Cultural Diplomacy, Photography and Biblification in Late Ottoman and British Mandate Palestine

    • Nice November 2018
    • Presentation speakers
      • Sary Zananiri, Leiden University, The Netherlands

    Abstract:

    Cultural diplomacy is often taken to be a deployment, by a government or non-government organisation, of various cultural products in aid of fostering closer relations. Clark (2014) defines four actors in his approach to meaning-making in cultural diplomacy: policy makers, agents (both institutional and individual) who implement cultural diplomacy, cultural practitioners and cultural consumers. Palestine, heavily burdened by religious connotations, garnered significant Western interest from early photographers, preceding many of the organisations associated with cultural diplomacy. Arguably, they were forerunners of such associations. Later, Western photographers became tethered to organisations like École Biblique, British School of Archaeology in Jerusalem and the American Colony. While such organisations hold ambiguity with regard to cultural diplomacy (Palestinians were not the primary recipients of culture), they were, to varying degrees, instrumental in bridging the gap between ‘Christian’ West and the so-called ‘Holy Land’. Biblification is a major preoccupation for theorists of photography in Palestine. Analysing biblification within the context of cultural diplomacy, it becomes apparent that the relationship between agents, cultural practitioners and consumers is murky.

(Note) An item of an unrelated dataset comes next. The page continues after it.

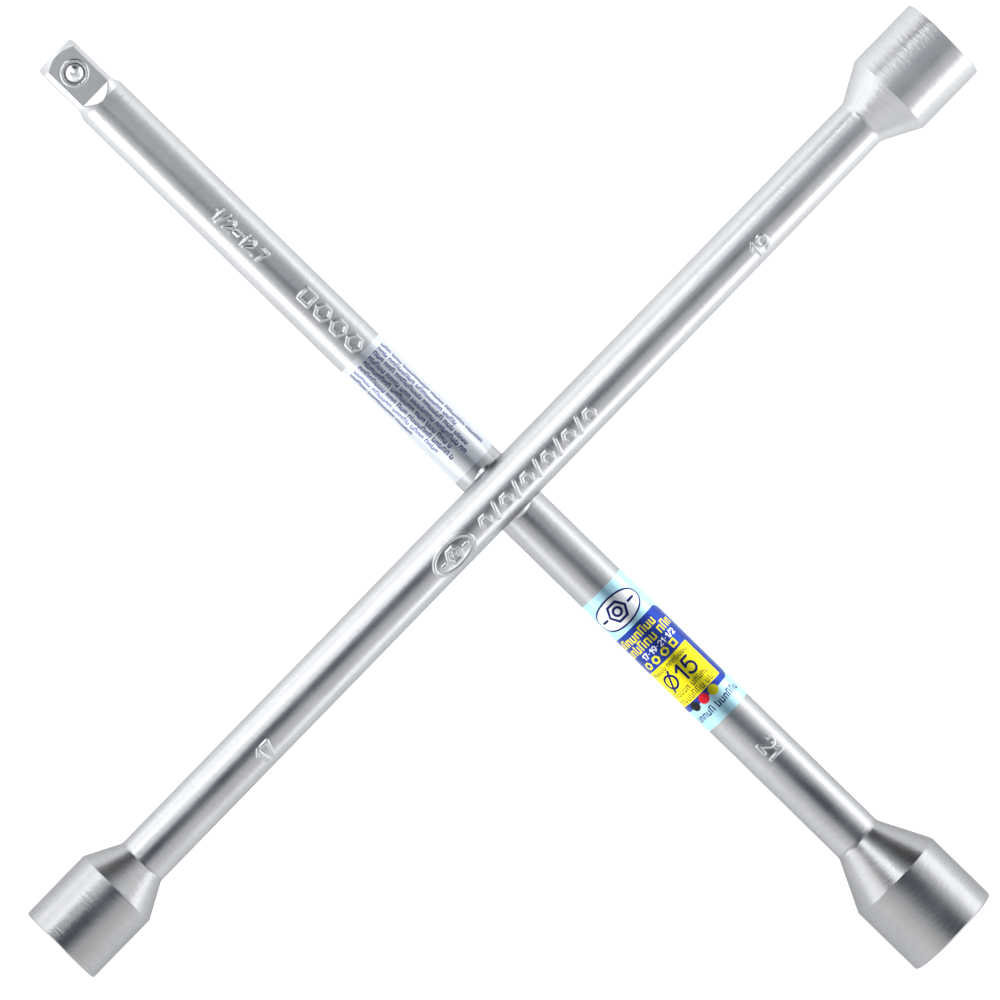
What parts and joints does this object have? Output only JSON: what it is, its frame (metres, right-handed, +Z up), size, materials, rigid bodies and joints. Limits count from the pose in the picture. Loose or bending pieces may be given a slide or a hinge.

While photographers travelled to Palestine, their cultural production was for a Western consumer, excising Palestinians from this network. Biblified cultural production, aimed at the lucrative Western market, is as much about a public shaping demand as it is about photographers (and later photographers at the behest of agents) producing a familiarised biblical landscape for Western consumers. The process of biblification can be read as cultural producers making the Palestinian landscape legible to Western cultural consumers by excising Palestinian modernity and, of course, the potential market of Palestinian consumers who might be interested in Palestine’s modernity. In considering the role of such production, the object of cultural diplomacy effectively becomes vested in a circular model that saw European photographers producing images in Palestine for European cultural consumption. This highlights the colonial subtexts of this circular model of cultural diplomacy, and its utilisation of biblification, as a tool indigenous erasure.